▶ **Work required**:
Would you copy out the whole listing exactly as given?

·····

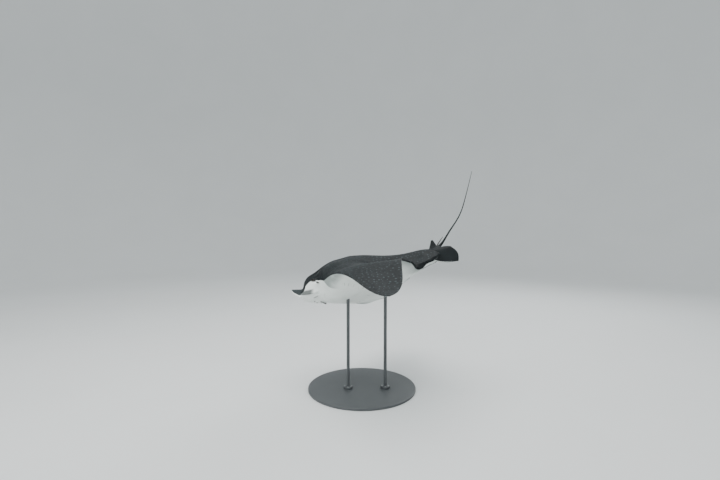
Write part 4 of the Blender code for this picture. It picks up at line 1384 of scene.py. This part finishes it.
class RAY_OT_spine(bpy.types.Operator):
    """Build the tail spine with its barbs"""
    bl_idname = "ray.spine"
    bl_label = "Tail spine"

    def execute(self, context):
        finish = spine_material()
        blade = spine_object(finish)
        barbs = barb_object(finish)
        for made in (blade, barbs):
            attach(made, BODY)
        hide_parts("sting")
        return {"FINISHED"}


class RAY_OT_stand(bpy.types.Operator):
    """Build the base, the two rods and their screws"""
    bl_idname = "ray.stand"
    bl_label = "Stand"

    def execute(self, context):
        settings = context.scene.ray_stand
        coat = coat_material(settings)
        middle = sum(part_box("stand_base"), Vector()) / 2
        made = turned("stand_base_disc", base_profile(), middle, coat, 192)
        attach(made, BODY)
        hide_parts("stand_base")
        for node in STAND_RODS:
            middle = sum(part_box(node), Vector()) / 2
            made = turned(node + "_post", rod_profile(node), middle, coat, 64)
            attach(made, BODY)
            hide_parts(node)
        made = screws_object(settings.screw_count, screw_material())
        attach(made, BODY)
        return {"FINISHED"}


class RAY_OT_stage(bpy.types.Operator):
    """Build the floor, the lights and the camera"""
    bl_idname = "ray.stage"
    bl_label = "Studio"

    def execute(self, context):
        settings = context.scene.ray_stage
        floor_object(floor_material(settings))
        build_lights()
        build_camera(settings)
        return {"FINISHED"}


class RAY_PT_panel(bpy.types.Panel):
    """Buttons and settings in the sidebar"""
    bl_idname = "RAY_PT_panel"
    bl_label = "Spotted eagle ray"
    bl_space_type = "VIEW_3D"
    bl_region_type = "UI"
    bl_category = "Ray"

    def draw(self, context):
        layout = self.layout
        for group, operator in GROUPS.items():
            box = layout.box()
            settings = getattr(context.scene, group, None)
            if settings is not None:
                for name in settings.__annotations__:
                    box.prop(settings, name)
            box.operator(operator)


GROUPS = {"ray_skin": "ray.skin", "ray_eyes": "ray.eyes", "ray_spine": "ray.spine",
          "ray_stand": "ray.stand", "ray_stage": "ray.stage"}
SETTINGS = {"ray_skin": RaySkinSettings, "ray_eyes": RayEyeSettings,
            "ray_stand": RayStandSettings, "ray_stage": RayStageSettings}
CLASSES = (*SETTINGS.values(), RAY_OT_skin, RAY_OT_eyes, RAY_OT_spine, RAY_OT_stand,
           RAY_OT_stage, RAY_PT_panel)


def register():
    for made in CLASSES:
        bpy.utils.register_class(made)
    for name, group in SETTINGS.items():
        setattr(bpy.types.Scene, name, PointerProperty(type=group))


def unregister():
    for name in SETTINGS:
        delattr(bpy.types.Scene, name)
    for made in reversed(CLASSES):
        bpy.utils.unregister_class(made)


def main():
    """Build everything in order."""
    register()
    bpy.ops.ray.skin()
    bpy.ops.ray.eyes()
    bpy.ops.ray.spine()
    bpy.ops.ray.stand()
    bpy.ops.ray.stage()


if __name__ == "__main__":
    main()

·····

▶ **Output for this exercise**:
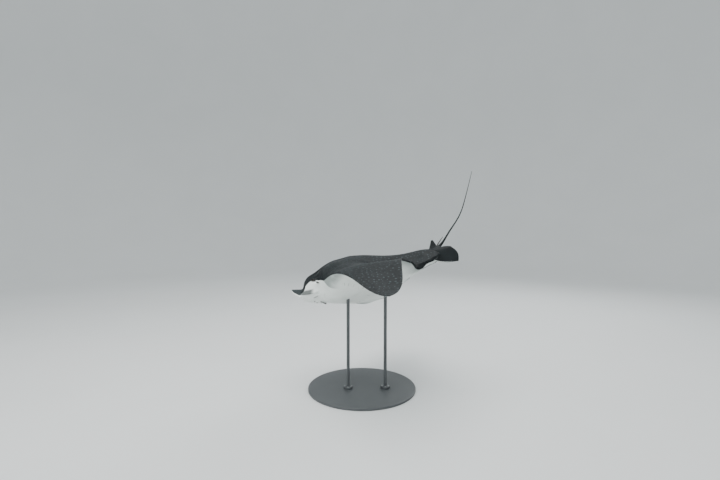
Write part 4 of the Blender code for this picture. It picks up at line 1384 of scene.py. This part finishes it.
class RAY_OT_spine(bpy.types.Operator):
    """Build the tail spine with its barbs"""
    bl_idname = "ray.spine"
    bl_label = "Tail spine"

    def execute(self, context):
        finish = spine_material()
        blade = spine_object(finish)
        barbs = barb_object(finish)
        for made in (blade, barbs):
            attach(made, BODY)
        hide_parts("sting")
        return {"FINISHED"}


class RAY_OT_stand(bpy.types.Operator):
    """Build the base, the two rods and their screws"""
    bl_idname = "ray.stand"
    bl_label = "Stand"

    def execute(self, context):
        settings = context.scene.ray_stand
        coat = coat_material(settings)
        middle = sum(part_box("stand_base"), Vector()) / 2
        made = turned("stand_base_disc", base_profile(), middle, coat, 192)
        attach(made, BODY)
        hide_parts("stand_base")
        for node in STAND_RODS:
            middle = sum(part_box(node), Vector()) / 2
            made = turned(node + "_post", rod_profile(node), middle, coat, 64)
            attach(made, BODY)
            hide_parts(node)
        made = screws_object(settings.screw_count, screw_material())
        attach(made, BODY)
        return {"FINISHED"}


class RAY_OT_stage(bpy.types.Operator):
    """Build the floor, the lights and the camera"""
    bl_idname = "ray.stage"
    bl_label = "Studio"

    def execute(self, context):
        settings = context.scene.ray_stage
        floor_object(floor_material(settings))
        build_lights()
        build_camera(settings)
        return {"FINISHED"}


class RAY_PT_panel(bpy.types.Panel):
    """Buttons and settings in the sidebar"""
    bl_idname = "RAY_PT_panel"
    bl_label = "Spotted eagle ray"
    bl_space_type = "VIEW_3D"
    bl_region_type = "UI"
    bl_category = "Ray"

    def draw(self, context):
        layout = self.layout
        for group, operator in GROUPS.items():
            box = layout.box()
            settings = getattr(context.scene, group, None)
            if settings is not None:
                for name in settings.__annotations__:
                    box.prop(settings, name)
            box.operator(operator)


GROUPS = {"ray_skin": "ray.skin", "ray_eyes": "ray.eyes", "ray_spine": "ray.spine",
          "ray_stand": "ray.stand", "ray_stage": "ray.stage"}
SETTINGS = {"ray_skin": RaySkinSettings, "ray_eyes": RayEyeSettings,
            "ray_stand": RayStandSettings, "ray_stage": RayStageSettings}
CLASSES = (*SETTINGS.values(), RAY_OT_skin, RAY_OT_eyes, RAY_OT_spine, RAY_OT_stand,
           RAY_OT_stage, RAY_PT_panel)


def register():
    for made in CLASSES:
        bpy.utils.register_class(made)
    for name, group in SETTINGS.items():
        setattr(bpy.types.Scene, name, PointerProperty(type=group))


def unregister():
    for name in SETTINGS:
        delattr(bpy.types.Scene, name)
    for made in reversed(CLASSES):
        bpy.utils.unregister_class(made)


def main():
    """Build everything in order."""
    register()
    bpy.ops.ray.skin()
    bpy.ops.ray.eyes()
    bpy.ops.ray.spine()
    bpy.ops.ray.stand()
    bpy.ops.ray.stage()


if __name__ == "__main__":
    main()